Тадеуш Бреза отметил избрание папы Иоанна XXIII в 1958 году такой записью: «[…] городу, утомленному жестокостью предшественника, оно тоже сулит много приятных перемен. Рим восторгается ими. В кафе, ресторанах, салонах, конторах, редакциях только и говорят о том, что и как теперь изменилось за ватиканскими стенами. Новый папа не прогуливается по садам в одиночестве. Его не раздражает то, что поблизости толкутся люди. […] Завернул в столярную мастерскую — поблагодарил столяров за их работу при подготовке к конклаву. Выпил с ними вина. И все это без всяких церемоний, без плана, разработанного мастерами протокола. Протокол ему не нравится, и он его то и дело нарушает. Он не хочет принимать трапезу один, как того требует традиция. Говорит, что чувствует себя, „как наказанный семинарист“, если сидит за столом в одиночестве» [608]. Бреза представляет кардинала Ронкалли как человека, который любит пребывать в обществе художников, интересуется современным искусством. «Бронзовые ворота» он заканчивает словами, которые услышал от одного из римских актеров: «Общий замысел роли будет другой, но роль останется той же самой!» [609]
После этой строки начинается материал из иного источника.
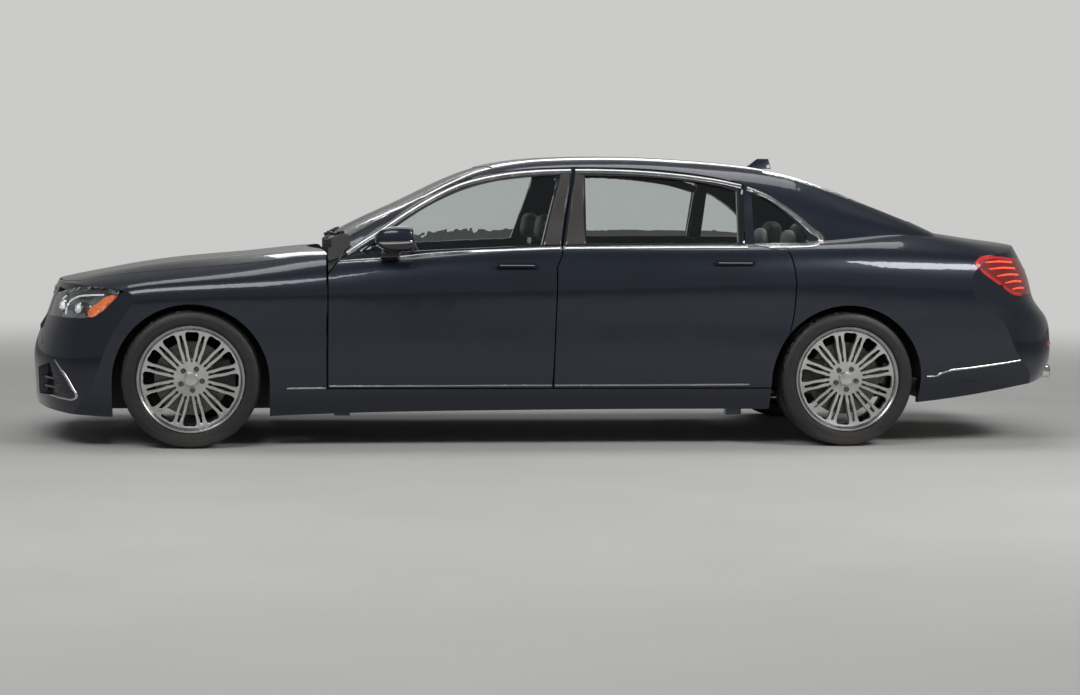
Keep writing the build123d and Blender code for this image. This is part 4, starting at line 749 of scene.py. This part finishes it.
def tyre_body(width):
    """A road tyre: ribbed shoulders, sidewall rings, four grooves round the tread and slits across it."""
    w = width / 2
    side = [(0.0222 - w, 0.2545), (0.0222 - w, 0.2725), (0.01 - w, 0.2745), (0.0045 - w, 0.279), (0.0035 - w, 0.284)]
    side += [(0.001 - w, 0.286), (-w, 0.295), (0.0002 - w, 0.302), (0.0013 - w, 0.303), (0.0014 - w, 0.309)]
    side += [(0.0006 - w, 0.31), (0.0022 - w, 0.32), (0.0048 - w, 0.329), (0.0095 - w, 0.337), (0.0155 - w, 0.343)]
    side += [(0.024 - w, 0.3475)]
    groove_pitch, groove_half, slope, groove_floor = 0.046, 0.0045, 0.0008, 0.343
    tread = []
    for k in range(-1, 1):
        low, high = ((k + 0.5) * groove_pitch + way * groove_half for way in (-1, 1))
        tread += [(low, 0.35), (low + slope, groove_floor), (high - slope, groove_floor), (high, 0.35)]
    outer_groove = 0.062
    low, high = (-outer_groove + way * groove_half for way in (-1, 1))
    left = [(low, 0.3494), (low + slope, groove_floor), (high - slope, groove_floor), (high, 0.3496)]
    right = [(-y, r) for y, r in left[::-1]]
    far = [(-y, r) for y, r in side[::-1]]
    blocks_round = 120
    step = 2 * pi / blocks_round

    def slit(face):
        spot, out = face.center, face.normal
        radius = (spot.x**2 + spot.z**2) ** 0.5
        outward = (out.x * spot.x + out.z * spot.z) / radius
        around = int((Vector((1, 0)).angle_signed(Vector((spot.x, spot.z))) + pi) / step + 0.5)
        shoulder = 0.3385 < radius < 0.3488 and abs(spot.y) > outer_groove + 0.006
        top = radius > 0.347 and abs(spot.y) > 0.03
        return outward > 0.45 and around % 2 == 0 and (shoulder or top)

    piece = turned(side + left + tread + right + far, blocks_round)
    pick_faces(piece, slit)
    bpy.ops.mesh.inset(thickness=0.0036, depth=-0.0035)
    done()
    return piece


WHEELS = (
    ("front_left", 0.245, front_x, -front_track, radians(13.5), radians(-5)),
    ("rear_left", 0.265, rear_x, -rear_track, radians(10.8), radians(185)),
)
for name, width, x, y, start, caliper_angle in WHEELS:
    face = wheel_face(width, -start)
    barrel = wheel_barrel(width)
    cap, bolts = wheel_cap(width, -start + radians(24))
    disc, hole_shade, caliper = brake_parts(width, caliper_angle)
    tyre = tyre_body(width)
    put = Matrix.Translation((x, y, axle_z))
    for piece in (face, barrel, cap, bolts, disc, hole_shade, caliper, tyre):
        piece.data.transform(put)
    wheel = "wheel_" + name
    carrier = "knuckle_front_left" if name == "front_left" else "body"
    made = [
        settle(face, "wheel_face_" + name, alloy, wheel, 30),
        settle(barrel, "wheel_barrel_" + name, satin_chrome, wheel, 30),
        settle(cap, "wheel_cap_" + name, alloy, wheel, 30),
        settle(bolts, "wheel_bolts_" + name, disc_iron, wheel, 30),
        settle(disc, "brake_disc_" + name, disc_iron, wheel, 30),
        # The dark drums are painted shade for the disc's drilled holes.
        settle(hole_shade, "brake_disc_holes_" + name, lamp_dark, wheel, 30),
        settle(caliper, "brake_caliper_" + name, cast_iron, carrier, 30),
        settle(tyre, "road_tyre_" + name, tyre_rubber, wheel, 38),
    ]
    stands_for = {0: "rim_" + name, len(made) - 1: "tyre_" + name}
    for i, node_name in stands_for.items():
        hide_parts(node_name)
    for i, piece in enumerate(made):
        other = both(piece)
        if i in stands_for:
            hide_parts(stands_for[i].replace("left", "right"))

# ---------------------------------------------------------------- trim of the sides
# Lengths run from the front axle or the rear one, and are moved to the car's frame by `at` and `from_rear`.


def at(points, start=front_x):
    return [(start + point[0], *point[1:]) for point in points]


def from_rear(points):
    return at(points, rear_x)


def left_side(make, *rows, **shape):
    """Several strips or panels of the left side; a row has a name, a line and what else the maker is told."""
    return [make(name + "_left", at(line), *told, **shape) for name, line, *told in rows]


on_front_door = skin_of("door_front_left", "glass_front_left"), "door_front_left"
on_rear_door = skin_of("door_rear_left", "glass_rear_left"), "door_rear_left"
on_flank = skin_of("body_side_left", "rear_windows"), "body"
on_fender = skin_of("fender_left"), "body"

split_end, split_start = 1.945, 1.968
front_belt = [
    (0.742, 0.9455), (0.8, 0.949), (1.05, 0.967), (1.202, 0.983), (1.457, 1.0), (1.712, 1.0115), (1.868, 1.0175),
]
rear_belt = [(1.893, 1.018), (2.279, 1.023), (2.62, 1.0275), (2.842, 1.029)]
quarter_belt = [(2.862, 1.03), (3.01, 1.0315), (3.114, 1.033), (3.19, 1.04), (3.222, 1.052)]
front_arc = [
    (0.784, 0.983), (0.853, 1.033), (0.956, 1.097), (1.058, 1.167), (1.161, 1.232), (1.263, 1.287), (1.366, 1.334),
]
front_arc += [(1.469, 1.363), (1.573, 1.384), (1.676, 1.398), (1.806, 1.409), (split_end, 1.4135)]
rear_arc = [
    (split_start, 1.4135), (2.093, 1.414), (2.302, 1.408), (2.512, 1.392), (2.618, 1.38), (2.724, 1.365),
    (2.842, 1.34),
]
quarter_arc = [
    (2.872, 1.331), (2.936, 1.307), (2.99, 1.282), (3.044, 1.247), (3.097, 1.209), (3.151, 1.163), (3.206, 1.111),
]
quarter_arc += [(3.246, 1.072), (3.222, 1.052)]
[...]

Изменившийся общий замысел роли папы, с присущим ему чувством театральности, набросал Ярослав Ивашкевич в дневниках: «Несомненно самым большим впечатлением этой поездки были огромные торжества, связанные с Премией имени Бальцана, и даже не сами торжества, а контакт с личностью Иоанна XXIII. Незабываемое впечатление — простого человека, который надо всем этим (несколько второсортным) шиком проносит нетронутыми свою простоту, свой носовой платок, свои occhiali в черной роговой оправе» [610]. В «Путешествиях в Италию» облик папы гораздо более драматичен: «Это было за несколько недель до его смерти, и он уже мучился. Это можно было понять по небольшому движению ноги, которое у нас бывает, когда нас охватывает острая боль. Было что-то необыкновенно человеческое в этом проявлении боли, несмотря на импозантные одежды, цвета и пение хора Сикстинской капеллы. Когда ты видел Иоанна XXIII во всем великолепии и при всей помпезности папского двора, ты не мог подавить ощущения, что вся эта помпа мучительна и неприятна ему. Жест руки, то, как он вынимал носовой платок, протирал лоб или просил дать ему очки, были элементами, которыми он эту торжественную обстановку старался свести к обычному, человеческому и повседневному измерению» [611]. Ивашкевич относится к папе как к сценической фигуре, ценит ее особую экспрессивность, смену реквизитов (на обычные, прозаичные, конкретные), вычленяет современный стиль нового «актера» в «роли» папы на фоне все тех же старых ватиканских декораций.